Lesson: Carbon trading could work, but only if participation is mandatory and regulatory oversight is strict.
Gasoline Substitute
Several studies and spiking food prices have debunked the belief that ethanol, made from fermenting crops, is a green substitute for gasoline. Ethanol fell from grace because it yields at most only a third more energy than it takes to produce. The search is now on for more-efficient, nonfood sources of biofuels like jatropha and sugar cane. One promising candidate is cellulose, a substance found in agricultural waste.

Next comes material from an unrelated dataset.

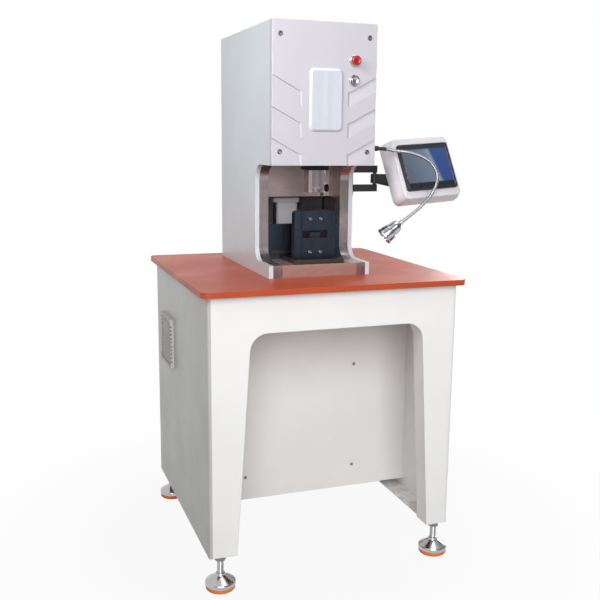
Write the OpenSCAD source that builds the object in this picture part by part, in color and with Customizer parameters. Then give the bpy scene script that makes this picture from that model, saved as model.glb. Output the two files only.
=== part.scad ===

About 20 firms in the United States are trying to derive ethanol from waste crops. The Department of Energy has earmarked $385 million over four years for six private firms. One of them, BlueFire Ethanol, is building a pilot plant in California alongside a landfill, which supplies cellulose. Firms like BP, GM and DuPont are making exploratory investments. Verenium, an independent firm, last month opened a small plant that uses bagasse, a byproduct of sugar cane.
Cellulose is especially appealing because it is derived from waste, but it's unclear exactly what type of waste will work best on a commercial scale. As a result, investors are cautious. "A lot of money is sitting on the sidelines," says University of Illinois researcher Dr. Chris Somerville. "The potential is big enough to see deep investments."
Lesson: Finding a world-beating new biofuel quickly will take lots of money and the nerve to lose some of it.